Elmasu: When you talk about being born again, you see the product being created in front of your eyes, layer by layer and it’s magical. It’s also a tool and a reminder for us to be super free. It’s all about mixing.
A lot of your skull pieces have a lot of pearls and intricate stones. What do you want the aesthetic of that to inspire?
Zagury: We want to speak for the youth and we want people to believe in magic again. So every design that we create we want people to be like, “Oh my God, I have no idea how it’s made but this object is telling me a story.” It’s not only about wearing something cool but it’s a statement but I’m going to travel with this piece. It’s kind of like a genie lamp that opens up a totally new universe.
What was the magic that you recognized in each other when you made the decision to come together for this project?
Elmasu: I’m a little bit in love with this woman. She makes me dream and brings magic to my everyday life. She brings meaning to what I design.

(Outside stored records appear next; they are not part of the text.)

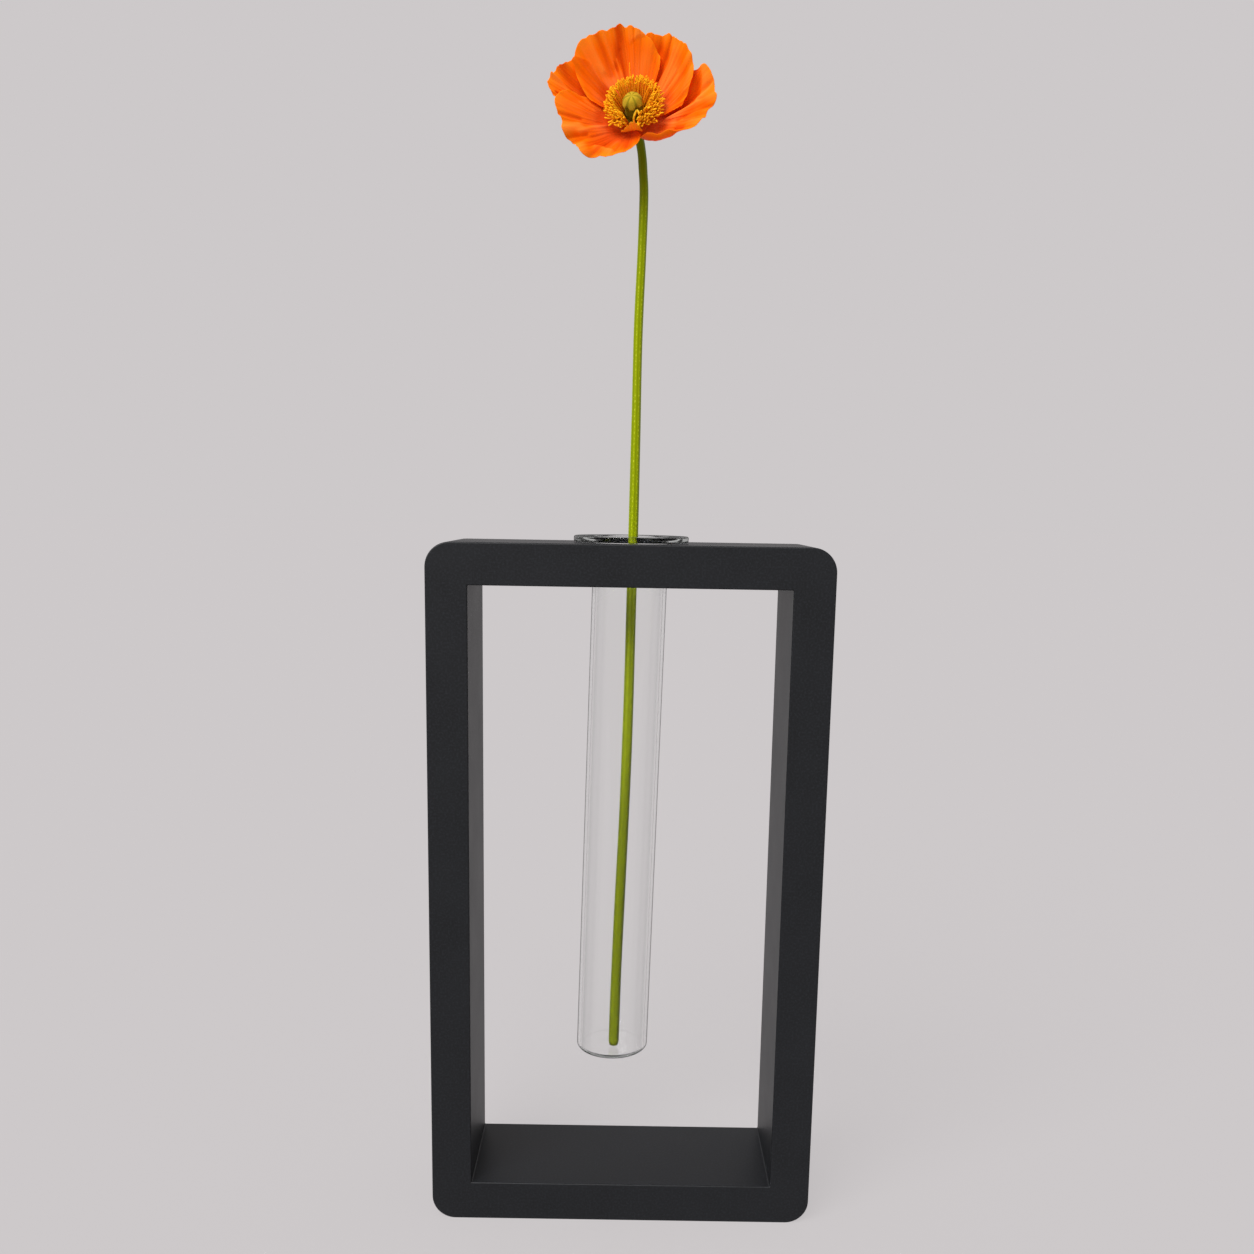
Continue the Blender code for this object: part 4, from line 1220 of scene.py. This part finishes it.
# %% [markdown]
# ## The pistil
#
# The seed pod in the middle is a ribbed green barrel under a cap. Velvety yellow
# bands run over the cap from its top, one for each rib, and hang over its edge as
# lobes. The form is round apart from those ribs, so a ring of points is moved up a
# profile, and the ribs push it out and down by a formula.

# %% Shape the pistil
PISTIL_PROFILE = [
    # radius and height in millimetres, from the top down
    (0, 12.2), (0.8, 12.2), (1.6, 12.05), (2.4, 11.65), (3.05, 11), (3.5, 10.3), (3.6, 9.85),
    (3.5, 9.55), (3.2, 9.35), (3, 9.15), (2.9, 8.4), (2.95, 7.2), (3.1, 6), (3.05, 4.6),
    (2.7, 3.3), (2.1, 2.3), (1.85, 1.4), (1.85, 0.4)]
PISTIL_LOBES = 6
LOBE_OUT = 0.3
LOBE_DROOP = 1.15
BAND_HEIGHT = 0.16
POD_RIBS = 0.1
FUZZ = 0.07
ROUND = 128
DOWN = 110


def pistil_points():
    """Rings of points down the profile, pushed into bands, lobes and ribs."""
    profile = on_curve(PISTIL_PROFILE, np.linspace(0, 1, DOWN))
    radius, height = profile[:, 0:1], profile[:, 1:2]
    angle = np.linspace(0, 2 * math.pi, ROUND, endpoint=False)[None, :]
    band = eased(0.7 * (1 - np.cos(PISTIL_LOBES * angle)))
    cap = eased((height - 9.0) / 0.7)
    pod = eased((height - 2.2) / 1.5) * (1 - cap)
    rim = eased((radius - 2.2) / 1.6)
    grown = radius + cap * rim * LOBE_OUT * (band - 0.4) + pod * POD_RIBS * (2 * band - 1)
    raised = (height + cap * BAND_HEIGHT * (band - 0.5) * eased(radius / 1.5)
              - cap * rim * LOBE_DROOP * (band - 0.4))
    grown += FUZZ * cap * np.sin(31 * angle + 9 * height) * np.sin(23 * angle - 14 * height)
    points = np.stack([grown * np.cos(angle), grown * np.sin(angle), raised], axis=-1)
    uvs = np.stack(np.broadcast_arrays(angle / (2 * math.pi), height), axis=-1)
    return points.reshape(-1, 3), uvs.reshape(-1, 2)


points, uvs = pistil_points()
faces = [(a, d, c, b) for a, b, c, d in grid_faces(DOWN, ROUND, closed=True)]
faces.append(tuple(range((DOWN - 1) * ROUND, DOWN * ROUND)))
velvet, tree = new_material("velvety_seed_pod")
seed_pod = put("seed_pod", mesh_from("seed_pod", to_bloom(points * MM), faces, uvs), velvet)
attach(seed_pod, "root")
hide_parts("pistil")
print("seed pod:", len(faces), "faces")

# %% [markdown]
# The cap's bands are covered in fine stigma hairs with pollen caught in them, which
# makes them a soft olive yellow. The barrel below is smooth green skin and darker,
# being in the stamens' shade.

# %% Finish the pistil
STIGMA_HAIRS = 0.22
flat = add_node(tree, "ShaderNodeUVMap", uv_map="flat")
parts = add_node(tree, "ShaderNodeSeparateXYZ", {"Vector": flat})
place = add_node(tree, "ShaderNodeTexCoord").outputs["Object"]
hairs = add_node(tree, "ShaderNodeTexNoise", {
    "Vector": place, "Scale": 1 / (STIGMA_HAIRS * MM), "Detail": 3})
turns = add_node(tree, "ShaderNodeMath", {
    0: parts.outputs["X"], 1: 2 * math.pi * PISTIL_LOBES}, operation="MULTIPLY")
grooves = add_node(tree, "ShaderNodeMath", {0: turns}, operation="COSINE")
olive = coated(tree, colour("#8c7812"), [
    (hairs, 0, 1, 1, "#c49e2a"),
    (grooves, 0.2, 0.95, 1, "#7c6c12"),
    (parts.outputs["Y"], 9.6, 8.6, 1, "#6c6606")])
relief = add_node(tree, "ShaderNodeBump", {
    "Height": hairs, "Strength": 0.6, "Distance": 0.12 * MM})
plush = add_node(tree, "ShaderNodeBsdfPrincipled", {
    "Base Color": olive, "Roughness": 0.75, "IOR": 1.4,
    "Sheen Weight": 0.15, "Sheen Roughness": 0.5, "Sheen Tint": colour("#f0d870"),
    "Specular IOR Level": 0.25, "Specular Tint": colour("#f0d870"), "Normal": relief})
show(velvet, Surface=plush)
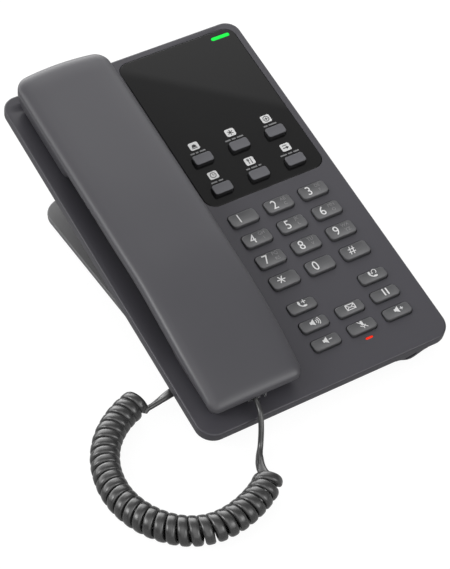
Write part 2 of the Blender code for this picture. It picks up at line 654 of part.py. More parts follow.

She gives me a lot of good energy and she’s also fearless and limitless. She has this big vision that I just want to follow everywhere.
Zagury: We are best friends. Since I met her, she always has this very super positive vibe that allowed me to dream. Yes, of course I’m the dreamer and I’m a bit crazy sometimes but she’s the one that makes it happen. She’s more down to earth in someway but she is so incredibly positive and has such a crazy energy that anything can happen. She allows me to dream big.